Par l’intermédiaire des différentes sollicitations lectorales on a reconstruit les lectures passées des enquêtés sous l’angle des catégories de textes lues et aussi les contextes au sein desquels ils ont été amenés à lire, et à voir leurs lectures validées ou invalidées. On précisera les conditions de constitution des habitudes de lecture durant la période collégienne en revenant sur les expériences de ces sollicitations lectorales (chapitre 5 Expériences heureuses, ambivalentes ou malheureuses des sollicitations lectorales). Avant cela, il convient d’étudier l’autre aspect constitutif des habitudes de lecture que sont les façons de lire.

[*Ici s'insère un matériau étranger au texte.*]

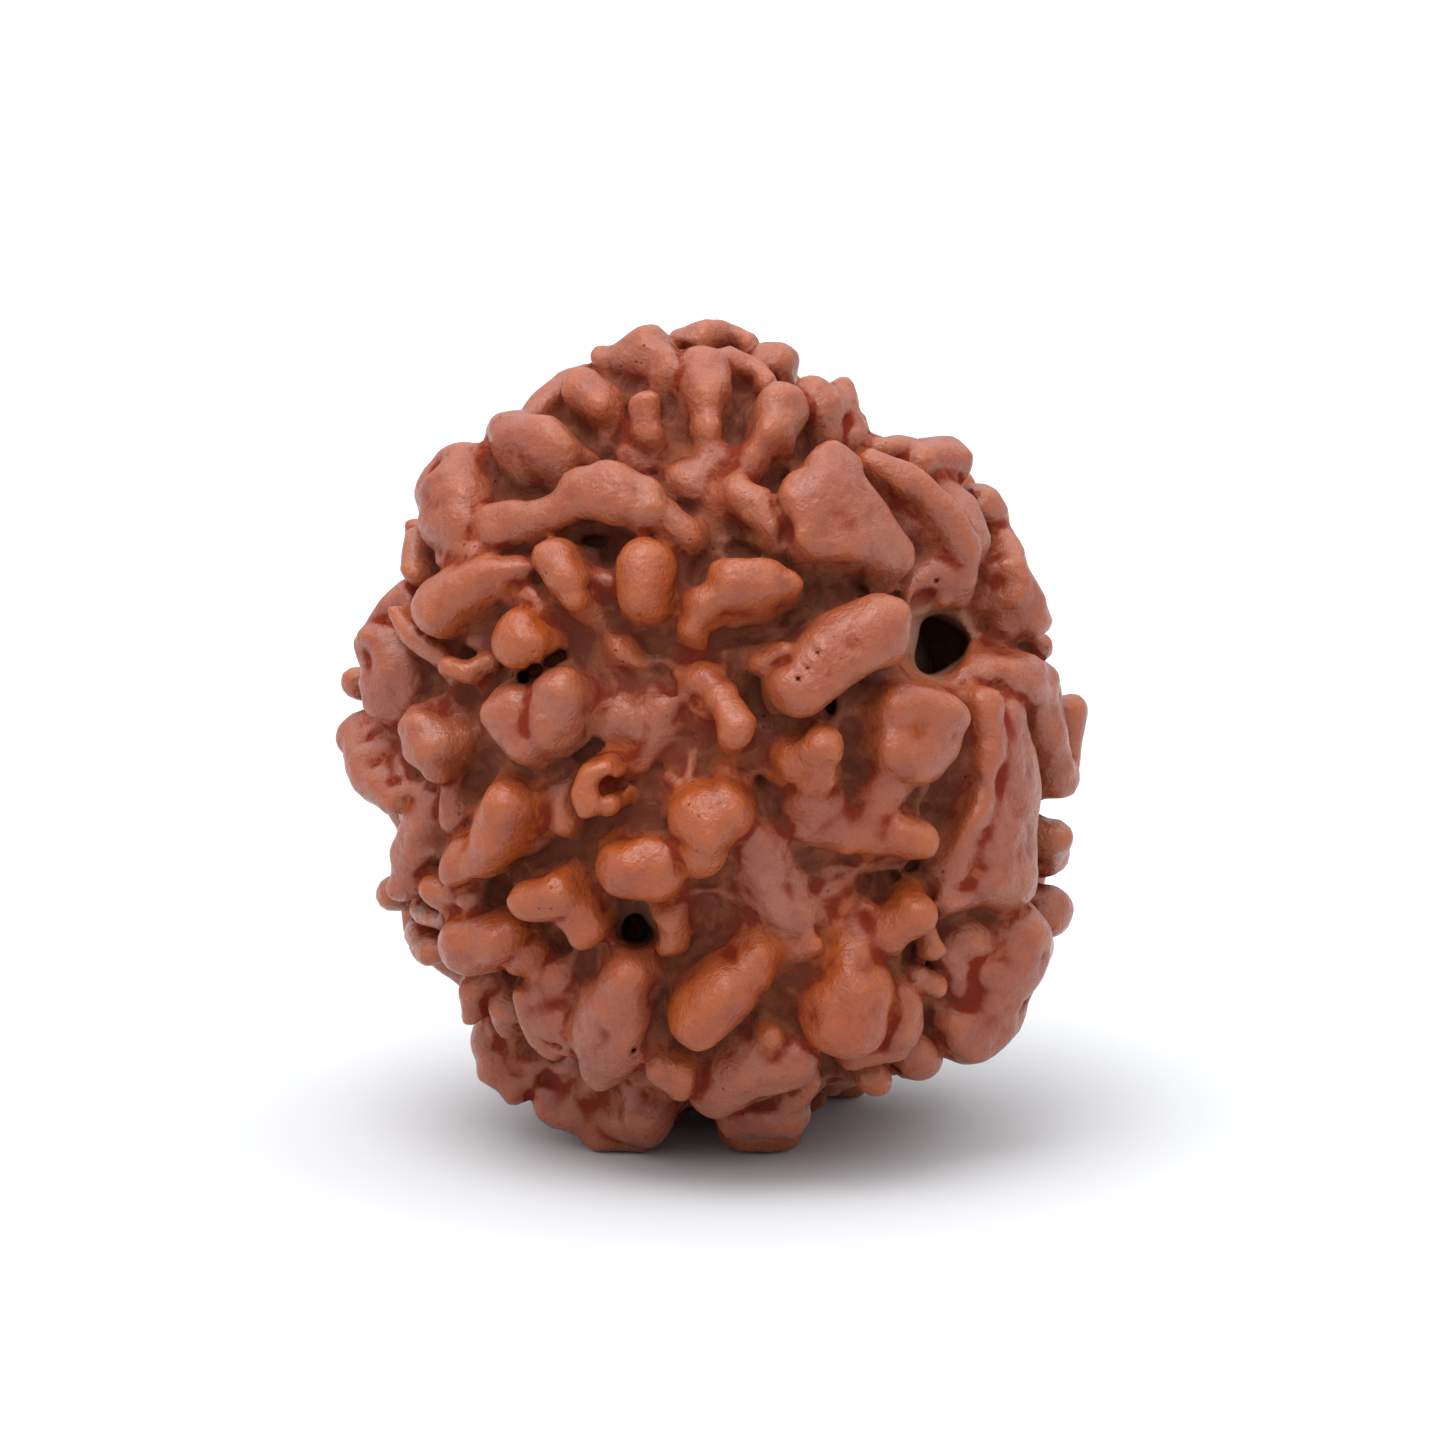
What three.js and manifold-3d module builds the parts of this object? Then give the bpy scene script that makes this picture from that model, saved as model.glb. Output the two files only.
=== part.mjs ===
// A rudraksha seed: the hard stone of the blue marble fruit, one solid piece.
// An egg-shaped stone, a little wider below, is covered all over with blunt knobs,
// plates and ridges that stand on its uneven floor and run into each other.
//
// Frame: millimetres, +Z up, the front faces -Y. The origin is on the surface that the
// seed stands on, under the middle of its outline.
//
// The front is laid out as a drawing seen by an eye a little above the seed: a knob is
// a chain of lumps, and a lump is [right, up, radius, lift]. Right and up are millimetres
// from the middle of the drawing. Lift is how far its top stands above the stone's floor.
// The rest of the stone is covered by a seeded rule, with the knobs of the front as its
// stock of shapes.

import * as THREE from "three";
import { mergeVertices } from "three/addons/utils/BufferGeometryUtils.js";
import Module from "manifold-3d";

// Driving dimensions, in millimetres and degrees.
const MIDDLE_HEIGHT = 13.5; // the drawing's middle above the surface
const EYE_DISTANCE = 360;
const EYE_ELEVATION = 12;
const FLOOR_BLEND = 2.5; // how softly the two bodies of the floor run together
const FLOOR_BODIES = [
  // centre, half sizes, lean of the long axis to the left
  { at: [-0.1, 0, 0.6], half: [9.75, 9.75, 11.05], lean: 5 },
  { at: [1.2, 0, -5.9], half: [8.2, 8.2, 5.2], lean: 0 },
];
const FLOOR_LIFT = 0.4; // how far the floor's own surface stands above those bodies
const LIFT_SCALE = 1.14; // all lifts below are times this
const KNOB_BLEND = 0.28; // fillet where two knobs meet
const ROOT_BLEND = 1.4; // fillet where a knob meets the floor
const DRAFT = [-0.02, 0.2]; // how much wider a knob gets for each millimetre down, least and most
const DRAFT_FROM = 0.8; // how far below its top a knob starts to widen
const CROWN = 0.22; // how much a knob's top falls off towards its rim
const TILT = 0.14; // the most that a knob's top slopes
const RIM_SCALE = 1.4; // all rims below are times this
const SUNK = 0.8; // how much of its rim a drawn knob is anchored below its top
const LEAN = 0.2; // how far the front's knobs lean towards the eye
// Knobs are drawn as seen, so those on the turn to the outline are longer that way than drawn.
const SQUEEZE = 0.7;
const LEAST_FACING = 0.5;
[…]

Le chapitre suivant s’attache en effet à analyser la construction des façons de lire et de dire les lectures durant la période collégienne.

Notes
550.

D. Pasquier souligne le caractère relativement dominant de ces transmissions horizontales par rapport aux transmissions verticales. L’auteur effectue ce constat sur une population d’enquête, plus âgée que la nôtre pour la période collégienne ici présentée, puisqu’il s’agit de lycéens. Si D. Pasquier contextualise son propos dans l’introduction, elle s’en écarte au fil de l’ouvrage, D. Pasquier, Cultures lycéennes, op. cit., p. 9-10.

551.

On rejoint ainsi le constat fait par M. Millet et D. Thin sur d’autres réalités sociales, M. Millet et D. Thin, Ruptures scolaires, op. cit., p. 264.